The rat in New Jersey's debate gets out about 50 times a year. It is inflated by a small electric blower that can be hooked into a car's cigarette lighter. When not on the picket line, it deflates to a storage bag that resides -- fittingly -- in the union's boiler room next to an inflatable pig that goes out when the rat is double-booked.

Union officials say they first try to talk to business owners to resolve the wage issues. The rat is a tool of last resort. "If they say 'Hey, leave us alone' then we bring out our friend," said DeAngelo.

Some unions also use other animals -- a cockroach, a skunk -- to get their message out, said Kate Bronfenbrenner, director of labor education research at Cornell University. She said street theater has been a part of union demonstrations for centuries.

"It's people's lives," said Bronfenbrenner. "There's a lot of passion, so it's a perfect thing. You've got a perfect villain and a perfect hero. It's a natural."

William Shakespeare and Charles Dickens wrote about labor issues. Rallies in the 1800s involved workers acting out skits about conditions. During the 1912 "Bread and Roses Strike," the female workers at a Massachusetts textile mill wrapped themselves in the American flag after the company accused them of being un-American.
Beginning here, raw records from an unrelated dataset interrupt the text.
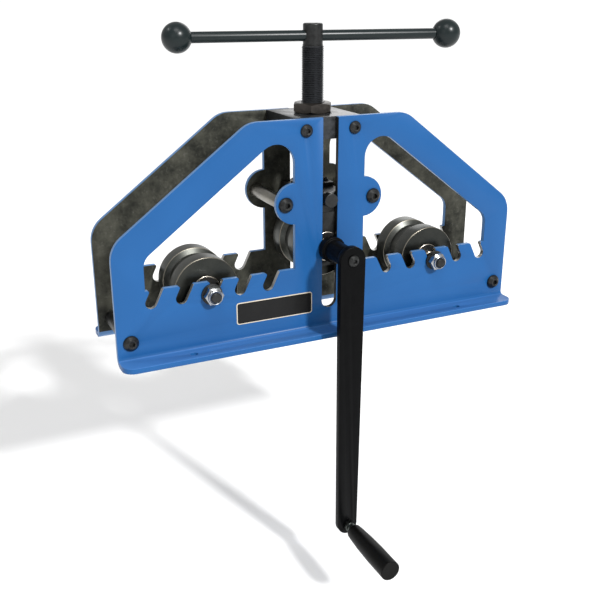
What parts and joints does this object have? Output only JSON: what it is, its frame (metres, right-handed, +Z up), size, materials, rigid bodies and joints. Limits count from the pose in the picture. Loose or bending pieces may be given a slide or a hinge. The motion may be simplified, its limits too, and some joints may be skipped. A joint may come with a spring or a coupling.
{
  "type": "rebar bender",
  "caption": "Hand-cranked roll bender for reinforcing bar: blue folded side plates with open axle slots, grooved idler rolls, and a keyed drive roll pressed down by a T-handled screw.",
  "frame": {"origin": "on the press screw's axis, midway between the side plates, in the plane of the feet's undersides", "axes": "+Z up along the press screw; +X along the side plates, to the right as seen from the crank; -Y towards the crank and its grip"},
  "size_m": [0.508, 0.276, 0.6014],
  "materials": {
    "blue_paint": "semi-gloss powder coat",
    "black_steel": "black oxide, satin",
    "black_paint": "satin black enamel",
    "bright_steel": "turned, lightly oiled",
    "zinc_plate": "bright zinc plate",
    "roll_steel": "turned and blackened",
    "blued_steel": "blued, polished",
    "grip_plastic": "fine matt"
  },
  "bodies": {
    "frame": {"front_side_plate": "blue_paint", "rear_side_plate": "blue_paint", "bridge_block": "black_paint", "bridge_screw_front_left": "black_steel", "ear_screw_front_left": "black_steel", "corner_screw_front_left": "black_steel", "bridge_screw_front_right": "black_steel", "ear_screw_front_right": "black_steel", "corner_screw_front_right": "black_steel", "bridge_screw_rear_left": "black_steel", "ear_screw_rear_left": "black_steel", "corner_screw_rear_left": "black_steel", "bridge_screw_rear_right": "black_steel", "ear_screw_rear_right": "black_steel", "corner_screw_rear_right": "black_steel", "ear_tie_bar_left": "bright_steel", "corner_tie_bar_left": "black_steel", "ear_tie_bar_right": "bright_steel", "corner_tie_bar_right": "black_steel"},
    "lock_nut": {"screw_lock_nut": "black_steel"},
    "carriage": {"crosshead": "black_steel", "front_cheek": "black_steel", "rear_cheek": "black_steel", "shaft_bearing_front": "bright_steel", "shaft_bearing_rear": "bright_steel", "guide_screw_front": "black_steel", "guide_screw_rear": "black_steel", "screw_retainer": "black_steel", "retainer_screw_left": "black_steel", "retainer_screw_right": "black_steel"},
    "screw": {"press_screw": "black_steel"},
    "cross_handle": {"tommy_bar": "blued_steel", "ball_knob_left": "blued_steel", "ball_knob_right": "blued_steel"},
    "crank": {"drive_shaft": "bright_steel", "roll_key": "bright_steel", "centre_roll": "roll_steel", "crank_hub": "black_paint", "crank_arm": "black_paint", "arm_screw": "black_steel", "handle_stud": "zinc_plate"},
    "grip": {"handle_grip": "grip_plastic"},
    "left_axle": {"left_axle_bolt": "black_steel", "left_axle_nut": "zinc_plate", "left_washer_front": "black_steel", "left_washer_rear": "black_steel", "left_spacer_front": "bright_steel", "left_spacer_rear": "bright_steel"},
    "left_idler": {"left_roll": "roll_steel", "left_bearing_front": "bright_steel", "left_bearing_rear": "bright_steel"},
    "right_axle": {"right_axle_bolt": "black_steel", "right_axle_nut": "zinc_plate", "right_washer_front": "black_steel", "right_washer_rear": "black_steel", "right_spacer_front": "bright_steel", "right_spacer_rear": "bright_steel"},
    "right_idler": {"right_roll": "roll_steel", "right_bearing_front": "bright_steel", "right_bearing_rear": "bright_steel"}
  },
  "joints": [
    {"name": "carriage_slide", "type": "slide", "parent": "frame", "child": "carriage", "axis": [0, 0, 1], "range_m": [-0.0602, 0.0502]},
    {"name": "screw_turn", "type": "hinge", "parent": "carriage", "child": "screw", "pos_m": [0, 0, 0.25], "axis": [0, 0, 1], "range_deg": [-10800, 9000]},
    {"name": "cross_handle_slide", "type": "slide", "parent": "screw", "child": "cross_handle", "axis": [0.9895, -0.1444, 0], "range_m": [-0.13, 0.12]},
    {"name": "crank_turn", "type": "hinge", "parent": "carriage", "child": "crank", "pos_m": [0, 0, 0.101], "axis": [0, 1, 0], "continuous": true},
    {"name": "grip_turn", "type": "hinge", "parent": "crank", "child": "grip", "pos_m": [0, -0.15, -0.239], "axis": [0, 1, 0], "continuous": true},
    {"name": "lock_nut_turn", "type": "hinge", "parent": "frame", "child": "lock_nut", "pos_m": [0, 0, 0.255], "axis": [0, 0, 1], "range_deg": [0, 45]},
    {"name": "left_axle_lift", "type": "slide", "parent": "frame", "child": "left_axle", "axis": [0.4384, 0, 0.8988], "range_m": [0, 0.025]},
    {"name": "left_roll_turn", "type": "hinge", "parent": "left_axle", "child": "left_idler", "pos_m": [-0.14575, 0, 0.0668], "axis": [0, 1, 0], "continuous": true},
    {"name": "right_axle_lift", "type": "slide", "parent": "frame", "child": "right_axle", "axis": [-0.4384, 0, 0.8988], "range_m": [0, 0.025]},
    {"name": "right_roll_turn", "type": "hinge", "parent": "right_axle", "child": "right_idler", "pos_m": [0.14575, 0, 0.0668], "axis": [0, 1, 0], "continuous": true}
  ],
  "couplings": [
    {"joint": "carriage_slide", "follows": "screw_turn", "m_per_rad": 0.00031831}
  ]
}
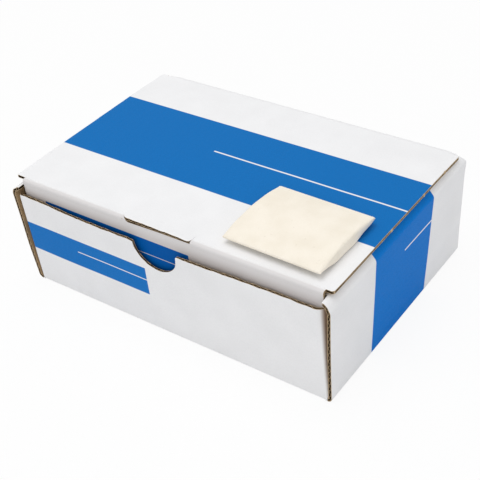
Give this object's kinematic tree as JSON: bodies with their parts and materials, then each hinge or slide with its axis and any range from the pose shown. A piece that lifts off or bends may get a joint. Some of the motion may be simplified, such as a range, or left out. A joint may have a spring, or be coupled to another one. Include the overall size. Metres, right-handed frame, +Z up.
{
  "type": "box of tailor's chalk",
  "caption": "Folded corrugated carton with a hinged tuck-in lid, rolled side walls and a thumb notch, holding two rows of lens-shaped tailor's chalk tablets, one laid out on the lid.",
  "frame": {"origin": "on the surface that the carton stands on, under its middle", "axes": "+X along the front wall to the right, +Y from the front wall to the lid's hinge, +Z up"},
  "size_m": [0.1672, 0.114, 0.0617],
  "materials": {
    "printed_board": "coated white face with blue bands, corrugated board",
    "kraft_board": "uncoated brown kraft inside face",
    "chalk": "matt cream pressed chalk"
  },
  "bodies": {
    "carton": {"base_panel": "kraft_board", "front_wall": "printed_board", "back_wall": "printed_board", "left_outer_wall": "printed_board", "right_outer_wall": "printed_board", "left_inner_wall": "printed_board", "right_inner_wall": "printed_board", "dust_flaps": "kraft_board", "tablet_01": "chalk", "tablet_02": "chalk", "tablet_03": "chalk", "tablet_04": "chalk", "tablet_05": "chalk", "tablet_06": "chalk", "tablet_07": "chalk", "tablet_08": "chalk", "tablet_09": "chalk", "tablet_10": "chalk", "tablet_11": "chalk", "tablet_12": "chalk", "tablet_13": "chalk", "tablet_14": "chalk", "tablet_15": "chalk", "tablet_16": "chalk", "tablet_17": "chalk", "tablet_18": "chalk", "tablet_19": "chalk", "tablet_20": "chalk", "tablet_21": "chalk", "tablet_22": "chalk", "tablet_23": "chalk", "tablet_24": "chalk", "tablet_25": "chalk", "tablet_26": "chalk", "tablet_27": "chalk", "tablet_28": "chalk", "tablet_29": "chalk", "tablet_30": "chalk", "tablet_31": "chalk", "tablet_32": "chalk", "tablet_33": "chalk", "tablet_34": "chalk", "tablet_35": "chalk", "tablet_36": "chalk", "tablet_37": "chalk", "tablet_38": "chalk", "tablet_39": "chalk", "tablet_40": "chalk", "tablet_41": "chalk", "tablet_43": "chalk", "tablet_44": "chalk", "tablet_45": "chalk", "tablet_46": "chalk", "tablet_47": "chalk", "tablet_48": "chalk", "tablet_49": "chalk", "tablet_50": "chalk"},
    "lid": {"lid_panel": "printed_board"},
    "flap": {"tuck_flap": "printed_board"},
    "loose_tablet": {"loose_tablet": "chalk"}
  },
  "joints": [
    {"name": "lid_hinge", "type": "hinge", "parent": "carton", "child": "lid", "pos_m": [0, 0.057, 0.0521], "axis": [-1, 0, 0], "range_deg": [0, 120]},
    {"name": "flap_crease", "type": "hinge", "parent": "lid", "child": "flap", "pos_m": [0, -0.0524, 0.054], "axis": [1, 0, 0], "range_deg": [0, 60]},
    {"name": "tablet_lift", "type": "slide", "parent": "lid", "child": "loose_tablet", "axis": [0, 0, 1], "range_m": [0, 0.06]}
  ],
  "couplings": [
    {"joint": "flap_crease", "follows": "lid_hinge", "ratio": 0.5}
  ]
}
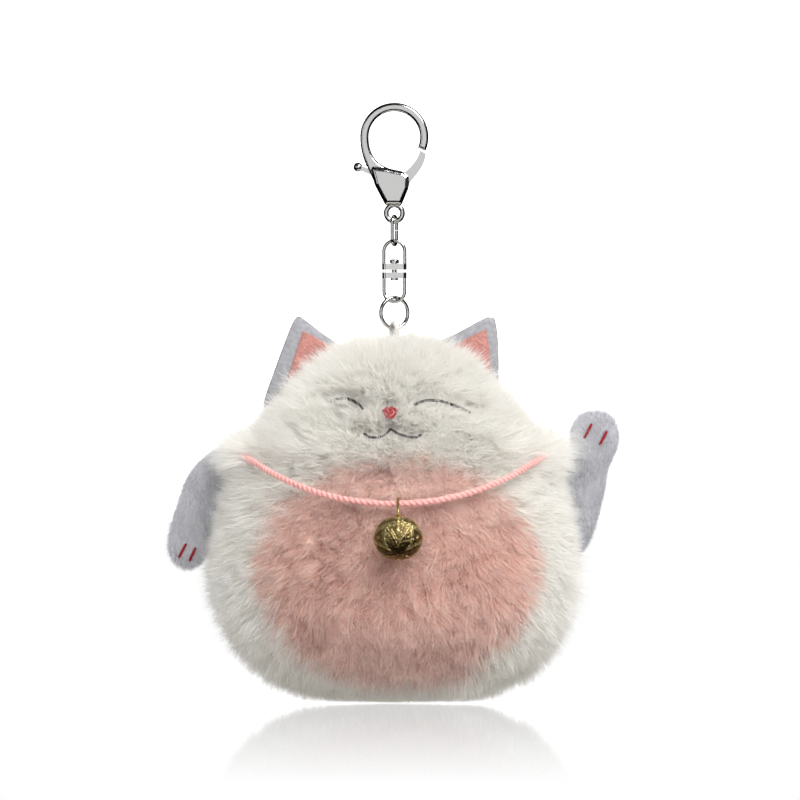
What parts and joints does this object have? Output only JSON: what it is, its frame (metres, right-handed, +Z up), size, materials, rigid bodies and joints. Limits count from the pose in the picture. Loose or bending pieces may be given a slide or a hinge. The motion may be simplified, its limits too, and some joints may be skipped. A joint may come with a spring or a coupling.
{
  "type": "plush keychain",
  "caption": "Stuffed egg-shaped plush cat with flexing ears and arms, a corded bell and a swivel chain under a lobster clasp.",
  "frame": {"origin": "centre of the clasp hook's round inner opening", "axes": "+Z up, from the cat to the clasp; -Y is the cat's front; +X is to the right seen from the front"},
  "size_m": [0.1427, 0.1356, 0.1909],
  "materials": {
    "nickel_plate": null,
    "spring_steel": null,
    "white_cord": null,
    "ivory_fur": null,
    "pink_fur": null,
    "polyester_fill": null,
    "grey_felt": null,
    "pink_lining": null,
    "grey_plush": null,
    "red_thread": null,
    "dark_thread": null,
    "pink_yarn": null,
    "antique_brass": null,
    "bell_steel": null
  },
  "bodies": {
    "clasp": {"clasp_body": "nickel_plate", "clasp_pivot_pin": "nickel_plate", "clasp_spring": "spring_steel"},
    "gate": {"clasp_gate": "nickel_plate"},
    "link": {"connector_link": "nickel_plate"},
    "swivel_upper": {"swivel_upper_loop": "nickel_plate"},
    "swivel_lower": {"swivel_lower_loop": "nickel_plate", "swivel_rivet": "nickel_plate"},
    "ring": {"jump_ring": "nickel_plate"},
    "plush": {"hanging_loop": "white_cord", "face_panel": "ivory_fur", "head_back_panel": "ivory_fur", "body_left_panel": "ivory_fur", "body_right_panel": "ivory_fur", "belly_panel": "pink_fur", "base_panel": "ivory_fur", "body_stuffing": "polyester_fill", "nose_stitching": "red_thread", "eye_left_stitching": "dark_thread", "eye_right_stitching": "dark_thread", "mouth_stitching": "dark_thread", "neck_cord": "pink_yarn", "cord_knot": "pink_yarn", "cord_ends": "pink_yarn", "tail": "grey_plush"},
    "arm_left": {"arm_left_skin": "grey_plush", "arm_left_stuffing": "polyester_fill", "arm_left_claw_stitches": "red_thread"},
    "arm_right": {"arm_right_skin": "grey_plush", "arm_right_stuffing": "polyester_fill", "arm_right_claw_stitches": "red_thread"},
    "ear_left": {"ear_left_felt": "grey_felt", "ear_left_lining": "pink_lining"},
    "ear_right": {"ear_right_felt": "grey_felt", "ear_right_lining": "pink_lining"},
    "bell_ring": {"bell_ring": "antique_brass"},
    "bell": {"bell_upper_half": "antique_brass", "bell_lower_half": "antique_brass", "bell_eyelet": "antique_brass"},
    "pellet": {"bell_pellet": "bell_steel"}
  },
  "joints": [
    {"name": "gate_pivot", "type": "hinge", "parent": "clasp", "child": "gate", "pos_m": [0.001, 0, -0.0145], "axis": [0, -1, 0], "range_deg": [0, 30], "stiffness_Nm_per_rad": 0.01, "springref_deg": -28.65, "deforming": ["clasp_spring"]},
    {"name": "link_swing", "type": "hinge", "parent": "clasp", "child": "link", "pos_m": [0, 0, -0.0269], "axis": [1, 0, 0], "range_deg": [-50, 50]},
    {"name": "swivel_swing", "type": "hinge", "parent": "link", "child": "swivel_upper", "pos_m": [0, 0, -0.0344], "axis": [0, 1, 0], "range_deg": [-50, 50]},
    {"name": "swivel_spin", "type": "hinge", "parent": "swivel_upper", "child": "swivel_lower", "pos_m": [0, 0, -0.0427], "axis": [0, 0, 1], "continuous": true},
    {"name": "ring_swing", "type": "hinge", "parent": "swivel_lower", "child": "ring", "pos_m": [0, 0, -0.05255], "axis": [0.9848, -0.1736, 0], "range_deg": [-20, 20]},
    {"name": "plush_swing", "type": "hinge", "parent": "ring", "child": "plush", "pos_m": [0, 0, -0.06105], "axis": [0.8746, 0.4848, 0], "range_deg": [-35, 35]},
    {"name": "bell_ring_swing", "type": "hinge", "parent": "plush", "child": "bell_ring", "pos_m": [0.0012, -0.0595, -0.1165], "axis": [-1, 0, 0], "range_deg": [0, 60]},
    {"name": "bell_sway", "type": "hinge", "parent": "bell_ring", "child": "bell", "pos_m": [0.0012, -0.06257, -0.12024], "axis": [0, -0.766, 0.6428], "range_deg": [-20, 20]},
    {"name": "pellet_roll", "type": "hinge", "parent": "bell", "child": "pellet", "pos_m": [0.0012, -0.0685, -0.1273], "axis": [1, 0, 0], "range_deg": [-40, 40]},
    {"name": "arm_left_flex", "type": "hinge", "parent": "plush", "child": "arm_left", "pos_m": [-0.0538, 0.0055, -0.103], "axis": [0, 1, 0], "range_deg": [0, 40], "stiffness_Nm_per_rad": 0.003},
    {"name": "arm_right_flex", "type": "hinge", "parent": "plush", "child": "arm_right", "pos_m": [0.0548, 0.0055, -0.105], "axis": [0.2463, 0, -0.9692], "range_deg": [-25, 15], "stiffness_Nm_per_rad": 0.003},
    {"name": "ear_left_flex", "type": "hinge", "parent": "plush", "child": "ear_left", "pos_m": [-0.029, 0, -0.0765], "axis": [0.839, 0, 0.5441], "range_deg": [-15, 15], "stiffness_Nm_per_rad": 0.002},
    {"name": "ear_right_flex", "type": "hinge", "parent": "plush", "child": "ear_right", "pos_m": [0.025, 0, -0.0725], "axis": [0.8639, 0, -0.5036], "range_deg": [-15, 15], "stiffness_Nm_per_rad": 0.002}
  ]
}
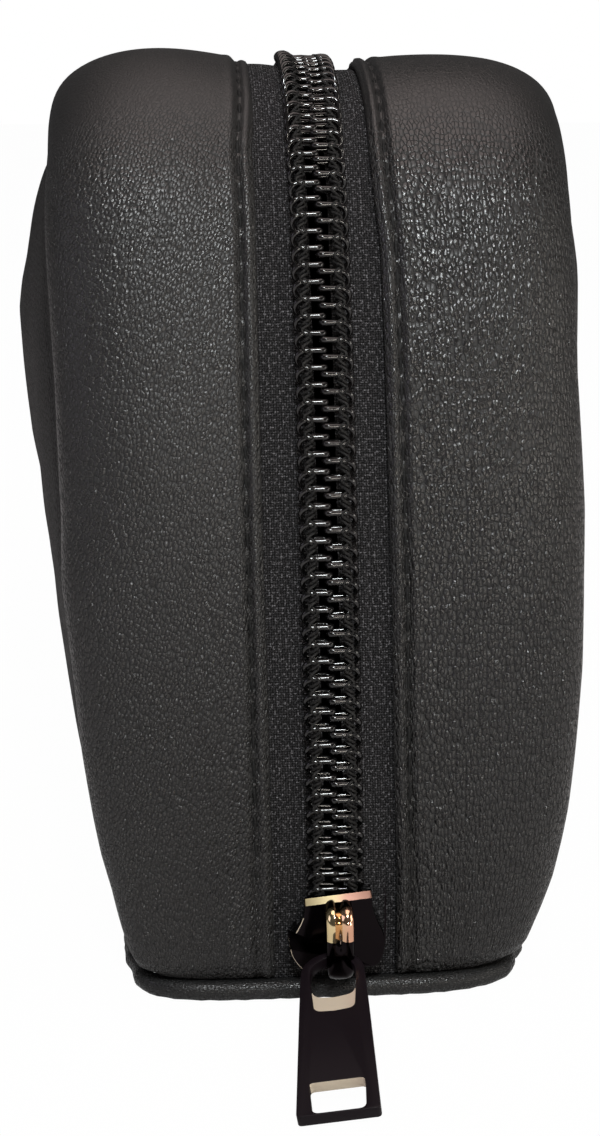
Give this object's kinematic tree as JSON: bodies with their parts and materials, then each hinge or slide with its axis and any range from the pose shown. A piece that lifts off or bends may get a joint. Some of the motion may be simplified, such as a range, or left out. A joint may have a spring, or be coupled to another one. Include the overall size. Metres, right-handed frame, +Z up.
{
  "type": "toiletry bag",
  "caption": "Soft leather-look toiletry bag that stands on a piped flat base, closed by one coil zip that runs up its end, over the top and down the far end, with a metal slider and puller.",
  "frame": {"origin": "middle of the base's underside, on the surface that the bag stands on", "axes": "+X to the right and +Y away from the viewer of the end with the closed slider, +Z up; the length runs along Y and the width along X"},
  "size_m": [0.091, 0.2716, 0.124],
  "materials": {
    "leather": "black pebble-grained leather, soft sheen",
    "piping_leather": "black leather rolled over a cord",
    "board": "stiff plastic board",
    "lining": "plain black woven lining",
    "padding": "soft grey foam padding",
    "binding": "black seam binding",
    "tape": "black woven zip tape",
    "coil": "black nylon monofilament",
    "slider_metal": "polished black nickel plate",
    "spring_steel": "thin spring steel"
  },
  "bodies": {
    "bag": {"gusset_leather_left": "leather", "gusset_leather_right": "leather", "side_panel_left": "leather", "side_panel_right": "leather", "base_panel": "leather", "base_piping": "piping_leather", "base_board": "board", "base_lining": "lining", "gusset_lining_left": "lining", "gusset_lining_right": "lining", "side_lining_left": "lining", "side_lining_right": "lining", "inner_pocket": "lining", "side_padding_left": "padding", "side_padding_right": "padding", "seam_binding_left": "binding", "seam_binding_right": "binding", "zip_tape_left": "tape", "zip_tape_right": "tape", "zip_coil_left": "coil", "zip_coil_right": "coil"},
    "slider": {"slider_body": "slider_metal", "slider_bail": "slider_metal", "lock_spring": "spring_steel"},
    "puller": {"puller": "slider_metal"}
  },
  "joints": [
    {"name": "zip_travel", "type": "hinge", "parent": "bag", "child": "slider", "pos_m": [0, 0.10448, 0.0185], "axis": [-1, 0, 0], "range_deg": [0, 21.5], "deforming": ["zip_coil_left", "zip_coil_right"]},
    {"name": "puller_swing", "type": "hinge", "parent": "slider", "child": "puller", "pos_m": [0, -0.12319, 0.00789], "axis": [-1, 0, 0], "range_deg": [-65, 98]}
  ]
}
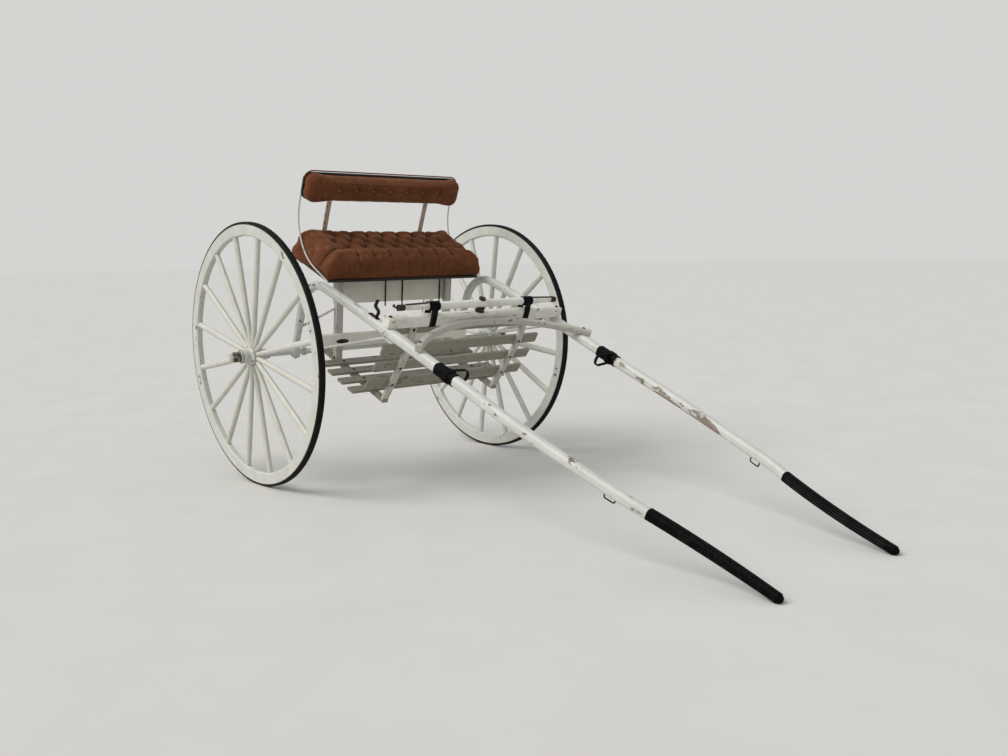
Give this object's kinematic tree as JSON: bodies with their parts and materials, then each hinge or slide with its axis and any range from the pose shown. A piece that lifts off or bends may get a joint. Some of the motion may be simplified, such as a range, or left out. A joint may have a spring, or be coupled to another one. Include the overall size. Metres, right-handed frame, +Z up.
{
  "type": "horse drawn road cart",
  "caption": "Two-wheeled horse-drawn road cart with spoked wooden wheels, long bent shafts, singletree, slatted footrest and a buttoned velvet bench seat, parked on its shaft tips.",
  "frame": {"origin": "on the floor, under the middle of the parked cart's box", "axes": "+X forward to the shaft tips, +Y to the cart's left, +Z up"},
  "size_m": [3.1519, 1.6404, 1.4298],
  "materials": {
    "white_wood": "weathered white paint on wood, chipped to bare grey wood",
    "white_iron": "white painted iron with rust at edges",
    "hub_iron": "white painted casting, rusted at the nose",
    "black_iron": "black iron, worn",
    "tyre_rubber": "dull black solid rubber",
    "black_leather": "black harness leather, creased",
    "black_board": "dark edged board",
    "brown_velvet": "rust-brown velvet, buttoned"
  },
  "bodies": {
    "cart": {"shaft_left": "white_wood", "shaft_right": "white_wood", "crossbar": "white_wood", "bow": "white_wood", "singletree": "white_wood", "dash_braces": "white_wood", "floor_sills": "white_wood", "seat_posts": "white_wood", "seat_riser": "white_wood", "cross_board": "white_wood", "dash_slat_1": "white_wood", "dash_slat_2": "white_wood", "dash_slat_3": "white_wood", "dash_slat_4": "white_wood", "floor_slat_1": "white_wood", "floor_slat_2": "white_wood", "floor_slat_3": "white_wood", "floor_slat_4": "white_wood", "axle": "white_iron", "axle_clips": "white_iron", "shaft_stays": "white_iron", "post_struts": "white_iron", "back_irons": "white_iron", "seat_rails": "white_iron", "axle_nuts": "hub_iron", "singletree_irons": "black_iron", "seat_rods": "black_iron", "shaft_hook": "black_iron", "footman_loops": "black_iron", "shaft_sleeve_left": "black_leather", "shaft_sleeve_right": "black_leather", "shaft_wraps": "black_leather", "tug_loops": "black_leather", "keeper_straps": "black_leather", "seat_board": "black_board", "back_board": "black_board", "seat_cushion": "brown_velvet", "back_cushion": "brown_velvet"},
    "wheel_left": {"tyre_left": "tyre_rubber", "felloe_left": "white_wood", "spokes_left": "white_wood", "hub_left": "hub_iron"},
    "wheel_right": {"tyre_right": "tyre_rubber", "felloe_right": "white_wood", "spokes_right": "white_wood", "hub_right": "hub_iron"}
  },
  "joints": [
    {"name": "wheel_left_spin", "type": "hinge", "parent": "cart", "child": "wheel_left", "pos_m": [-0.97602, 0.7045, 0.60014], "axis": [0, 0.9997, -0.0227], "continuous": true},
    {"name": "wheel_right_spin", "type": "hinge", "parent": "cart", "child": "wheel_right", "pos_m": [-0.97602, -0.7045, 0.60014], "axis": [0, 0.9997, 0.0227], "continuous": true}
  ]
}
"They carried them. They used the American flag in everything they did. ... They literally wore the American flag in showing their patriotism," said Bronfenbrenner

Today, protest theater finds unions storming the stage at major shareholder meetings or interrupting online corporate gatherings.

In New Jersey, rats are still in vogue. In total, about a dozen inflatable rats make regular appearances in the Garden State.

The keepers of the Lawrence Township rat are anxious to see the case end, saying banners just don't cut it. Until then, the rat can only make guest appearances out of town.

"He can't get blown up in his own home town," said DeAngelo. "It's sad."